Trick is to fill the pores. It is done while sanding wet with Tung Oil. Basicly you sand it till "mudd" is created on surface of the wood. It is done two or three times, care must be taken not to expose new pores while sanding second time (not to go thru first layer of the finish...) and etc...
Your pics are bad quality, but it look to me like you did not wiped exces Thung between coats also...
Maybe somebody have link to Tung finish technology, or try to get a riflesmithing book...

m1shooter
June 23, 2002, 20:25
A high luster smooth finish takes a lot of coats.

moparman
June 23, 2002, 21:24
WJ, I didn't do anything after putting on the last coat. That's why it looks like it does. However, I did sand lightly with 600 on 1-3 and buff with 0000 after the 2 coats before last.

I appreciate all your suggestions and will do better this time.

Thanks

idsubgun
June 23, 2002, 21:36
When I come across some wood with large pores, I sand it down to bare wood and slop on the tung oil, heavy, heavy, heavy. Let it dry completely, usually several days. Then sand it back down to wood and usually all the pores are filled.
Then start rubbing in your tung oil, buffing with 0000 steel wool between coats, until you get the finish you want.

MM in NM
June 23, 2002, 23:01
It might be the photo but it appears you need to use a sanding block too. You don't need to go all the way to 800 grit untill the very last, and then only if you really want a shiney shine.

DuaneFrye
June 24, 2002, 09:05
I've made some really hideous Mauser stocks look like a million bucks just by filling the pores with the Caseys wood filler, then using Tru-Oil. After the final "before-finish" sanding, however, I very, very seldom use sandpaper. I get much better results using steel wool on progressively finer grades until the final finish is achieved. Regardless of grit, it seems like sandpaper removes too much material.
Then as a finishing touch, I use the finest steel wool I can find on the final finish. The idea is not to remove anything, but to break the shine and leave what Herters used to call an "eggshell" finish. It looks great and wears like iron.

Mr pogo
June 24, 2002, 14:11
With tung oil, hit it with steel wool between coats like previously mentioned. But put the stock in a warm place when coated, even let it sit out in the sun. Helps the wood absorb as much tung oil as it can.

nvcdl
June 24, 2002, 20:35
I've found the tung oil finishes need to be put on in real thin coats
or they look really bad. I've also mixed it with BLO and gotton pretty good results.

prosecond
June 24, 2002, 20:37
I have had good results with the Tru-oil. Put on 5-6 coats and sand with worn 220 grit paper in between coats. If you do not like the shininess of the Tru-oil (as I don't) put on low gloss tung oil on afterwards. Then wax it and it will be beautiful.

1006587
June 24, 2002, 21:16
From looking at the pictures, I've been in the same situation using Behr tung oil. My guess is you put the Tung on and set it aside to dry. The instructions on the can say to let it dry for 15 minutes (I think) then wipe off any excess.

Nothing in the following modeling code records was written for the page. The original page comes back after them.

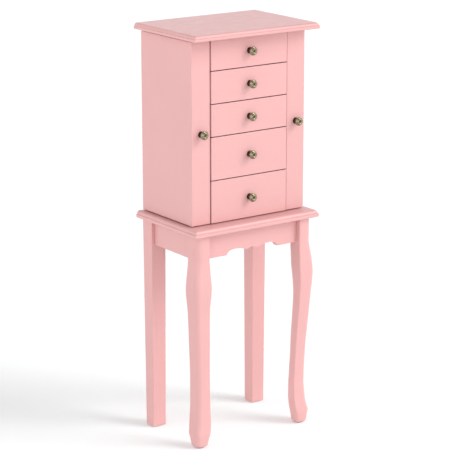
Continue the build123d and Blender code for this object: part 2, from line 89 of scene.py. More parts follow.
def modified(mesh, *modifiers):
    """A new mesh with modifiers applied, each given as (type, settings)."""
    holder = bpy.data.objects.new("holder", mesh)
    scene.collection.objects.link(holder)
    for kind, settings in modifiers:
        modifier = holder.modifiers.new(kind, kind)
        for key, value in settings.items():
            setattr(modifier, key, value)
    graph = bpy.context.evaluated_depsgraph_get()
    graph.update()
    result = bpy.data.meshes.new_from_object(
        holder.evaluated_get(graph), preserve_all_data_layers=True, depsgraph=graph)
    bpy.data.objects.remove(holder)
    return result


def mesh_from(bm, smooth=True):
    """A mesh from a bmesh, which is freed, with its faces turned outward."""
    bmesh.ops.recalc_face_normals(bm, faces=bm.faces)
    for face in bm.faces:
        face.smooth = smooth
    mesh = bpy.data.meshes.new("mesh")
    bm.to_mesh(mesh)
    bm.free()
    return mesh


def rounded(mesh, width, segments=2, angle=28.0):
    """Softens edges sharper than an angle, by a width in mm, and keeps the flats flat."""
    return modified(
        mesh,
        ("BEVEL", {"width": width * MM, "segments": segments, "limit_method": "ANGLE",
                   "angle_limit": math.radians(angle), "miter_outer": "MITER_ARC"}),
        ("WEIGHTED_NORMAL", {"weight": 100, "keep_sharp": False}),
    )


MERGE_DISTANCE = 2e-6
FLAT_ANGLE = math.radians(0.6)


def cad_mesh(node):
    """A copy of a CAD node's mesh with its points merged and its flats in one face each."""
    bm = bmesh.new()
    bm.from_mesh(nodes[node].data)
    for layers in (bm.loops.layers.float_vector, bm.loops.layers.uv):
        for layer in list(layers.values()):
            layers.remove(layer)
    bmesh.ops.remove_doubles(bm, verts=bm.verts, dist=MERGE_DISTANCE)
    bmesh.ops.dissolve_limit(bm, angle_limit=FLAT_ANGLE, verts=bm.verts, edges=bm.edges,
                             use_dissolve_boundaries=False)
    mesh = mesh_from(bm)
    for attribute in list(mesh.attributes):
        if attribute.name == "custom_normal":
            mesh.attributes.remove(attribute)
    return mesh


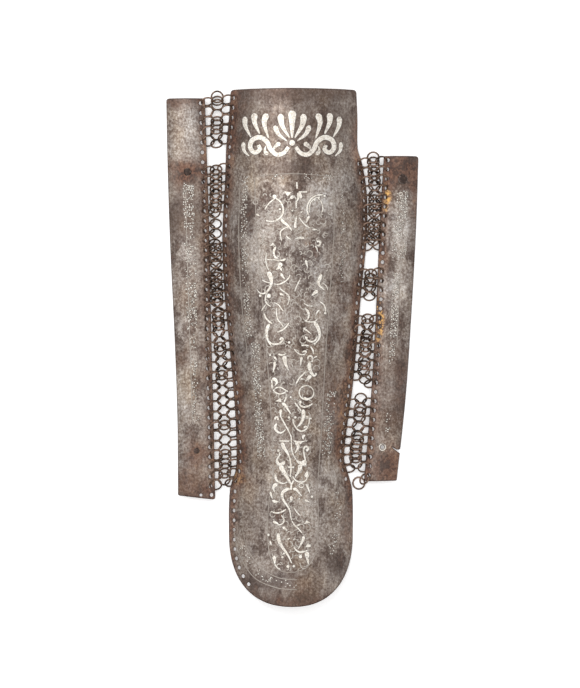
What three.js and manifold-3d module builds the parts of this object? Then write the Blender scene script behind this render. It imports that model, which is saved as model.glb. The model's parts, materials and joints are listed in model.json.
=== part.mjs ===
// A steel greave: a curved shin plate with a rounded tongue over the instep, and two narrow side
// plates that hang from its long edges by strips of mail. It lies on its hollow side.
// +Y runs to the knee end, +X across the shin and +Z up from the ground. Sizes are millimetres.

import * as THREE from 'three';
import { mergeVertices } from 'three/addons/utils/BufferGeometryUtils.js';
import Module from 'manifold-3d';

const wasm = await Module();
wasm.setup();

// Shin plate
const SHIN_LENGTH = 420;
const SHIN_WIDTH = 116; // between the inner faces of its long edges, at the calf
const SHIN_RISE = 27; // height of the hollow at the calf
const SHIN_WALL = 1.4;
const KEEL_RISE = 1.1; // the medial ridge stands this far over the round of the shin
const KEEL_REACH = 13;
const TONGUE_ROUND = 59; // length of the rounded end
const TONGUE_POWER = 2.35; // a superellipse a little squarer than a round end
const SHIN_EDGE_LIFT = 1.5; // the mail holds the edges this far off the ground

// Side plates
const LONG_PLATE_LENGTH = 327;
const LONG_PLATE_WIDTH = 30.6;
const LONG_PLATE_DROP = 7; // from the top of the shin plate to the top of this one
const LONG_PLATE_SLANT = 3.6; // how far the inner corner of its lower end hangs below the outer one
const LONG_MAIL_SPAN = 11.2; // from edge to edge, where the mail is narrowest
const SHORT_PLATE_LENGTH = 265;
const SHORT_PLATE_WIDTH = 27;
const SHORT_PLATE_DROP = 54;
const SHORT_PLATE_SLANT = 0.6;
const SHORT_MAIL_SPAN = 9.6;
const SIDE_RISE = 3.9; // height of the hollow under a side plate
const SIDE_WALL = 1.3;
const SIDE_EDGE_LIFT = 2.3; // height of the edge that carries the mail
const CORNER_ROUND = 1.8;

// Holes for the mail, and the mail itself
const HOLE_DIAMETER = 3.1;
const LONG_HOLE_PITCH = 8;
const SHORT_HOLE_PITCH = 7.55;
const HOLE_INSET = 4; // from the edge of the plate to the middle of a hole
const HOLE_SIDES = 6;
const LONG_FIRST_HOLE = 4; // from the top of the side plate
const SHORT_FIRST_HOLE = 3.4;
const LONG_ROW_SKEW = 4.3; // a row of mail meets the shin plate this much higher than the side plate
const SHORT_ROW_SKEW = -3;
const MAIL_REST_SPAN = 20.6; // hole to hole, when three rings lie flat side by side
const MAIL_THICKNESS = 2.6;
const MAIL_GAP_SHARE = 0.16; // half a gap's width, as a share of the mail's
const MAIL_GAP_STRETCH = 2.3; // a gap takes up twice its share of each row's pitch times this
const SEAT_GAP = 0.3;

// Rivets for the lost straps
const LONG_UPPER_RIVET_DROP = 60;
const LONG_LOWER_RIVET_UP = 40; // from the foot of the plate
const SHORT_UPPER_RIVET_DROP = 19;
const LOST_RIVET_UP = 28;
const BIG_RIVET_HEAD = 7.6;
const SMALL_RIVET_HEAD = 5;
const RIVET_SHANK = 2.8;
const RIVET_HEAD_HEIGHT = 1.5;
const LOST_RIVET_HOLE = 3.4;
const CRACK_UP = 26; // from the foot of the short plate to the crack in its outer edge
const CRACK_LENGTH = 7.5;
const CRACK_MOUTH = 2.6;

// Columns of the shin plate, as shares of half its width. The last one carries the holes.
const SHIN_ACROSS = [0.22, 0.44, 0.66, 0.86, 1];

// along: share of the plate's length, from the knee end. left, right: shares of half the width.
// rise: share of the rise. lift: share of the edge lift.
const SHIN_SECTIONS = [
  { along: 0.0, left: 0.85, right: 0.89, rise: 0.84, lift: 0.0 },
  { along: 0.055, left: 0.875, right: 0.905, rise: 0.88, lift: 0.35 },
  { along: 0.115, left: 0.915, right: 0.91, rise: 0.92, lift: 0.8 },
  { along: 0.14, left: 0.92, right: 0.965, rise: 0.935, lift: 0.9 },
  { along: 0.18, left: 0.93, right: 1.02, rise: 0.96, lift: 1.0 },
  { along: 0.225, left: 0.95, right: 1.045, rise: 0.985, lift: 1.0 },
  { along: 0.295, left: 0.968, right: 1.033, rise: 1.0, lift: 1.0 },
  { along: 0.39, left: 0.94, right: 0.96, rise: 0.97, lift: 1.0 },
  { along: 0.48, left: 0.88, right: 0.905, rise: 0.91, lift: 1.0 },
  { along: 0.58, left: 0.812, right: 0.835, rise: 0.84, lift: 1.0 },
  { along: 0.65, left: 0.778, right: 0.763, rise: 0.79, lift: 1.0 },
  { along: 0.715, left: 0.768, right: 0.718, rise: 0.74, lift: 1.0 },
  { along: 0.74, left: 0.785, right: 0.762, rise: 0.725, lift: 0.9 },
  { along: 0.757, left: 0.827, right: 0.8, rise: 0.712, lift: 0.75 },
  { along: 0.775, left: 0.86, right: 0.83, rise: 0.7, lift: 0.55 },
  { along: 0.81, left: 0.877, right: 0.842, rise: 0.675, lift: 0.2 },
  { along: 0.86, left: 0.877, right: 0.842, rise: 0.655, lift: 0.0 },
  { along: 1.0, left: 0.877, right: 0.842, rise: 0.68, lift: 1.2 },
];

// inner, outer: how far each long edge stands out past the place where the mail is narrowest,
// as shares of the plate's width
const LONG_PLATE_SECTIONS = [
  { along: 0.0, inner: 0.125, outer: 1.145 },
  { along: 0.18, inner: 0.06, outer: 1.105 },
  { along: 0.365, inner: 0.0, outer: 1.04 },
  { along: 0.59, inner: -0.045, outer: 0.925 },
  { along: 0.8, inner: -0.105, outer: 0.845 },
  { along: 1.0, inner: -0.15, outer: 0.83 },
];
const SHORT_PLATE_SECTIONS = [
  { along: 0.0, inner: 0.2, outer: 1.23 },
  { along: 0.22, inner: 0.07, outer: 1.16 },
  { along: 0.48, inner: -0.04, outer: 1.02 },
  { along: 0.74, inner: -0.19, outer: 0.845 },
  { along: 1.0, inner: -0.4, outer: 0.57 },
];

// Columns of a side plate, from its outer edge to the edge that carries the mail
const SIDE_ACROSS = [0, 0.06, 0.2, 0.38, 0.58, 0.77, 0.94, 1];

// across: as above. The edge that carries the mail is bent down as a border.
const SIDE_CAMBER = [
  { across: 0.0, rise: 0.0 },
  { across: 0.14, rise: 0.52 },
  { across: 0.34, rise: 0.92 },
  { across: 0.54, rise: 1.0 },
  { across: 0.75, rise: 0.86 },
  { across: 0.8, rise: 0.74 },
  { across: 1.0, rise: 0.0 },
];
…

I fixed mine by taking off most of the Tung with 0000 steel wool. You do not need to go down to bare wood. The 0000 steel wool seems to burnish the wood but not cut into the wood. Try a small area and you will see what I'm talking about. You will be surprised by how smooth the wood will be under all the Tung. Now start over and put the Tung on, then wipe off the excess after the specified time. It will dry a lot quicker when you do this. Once dry, buff lightly with 0000 steel wool and recoat. After about 6-8 coats things will be looking great.

Awhile back, I posted some pictures of an Ironwood stock that started out looking like your pictures but ended up very nice. I'll see if I can find the pics and repost. That's what I did, my .02 cents.

Here is the link. http://www.falfiles.com/forums/showthread.php?threadid=16606&highlight=Ironwood

FAL guy
June 26, 2002, 12:13
Follow this link for a great site on stock refinishing.

Filling the pores (http://riflestocks.tripod.com/fgrain.html)

I've used this technique several times. If you follow these instructions you will end up with a beautifully smooth finish with no pores showing.

Check out the rest of the site as well for great tips on sanding and sealing.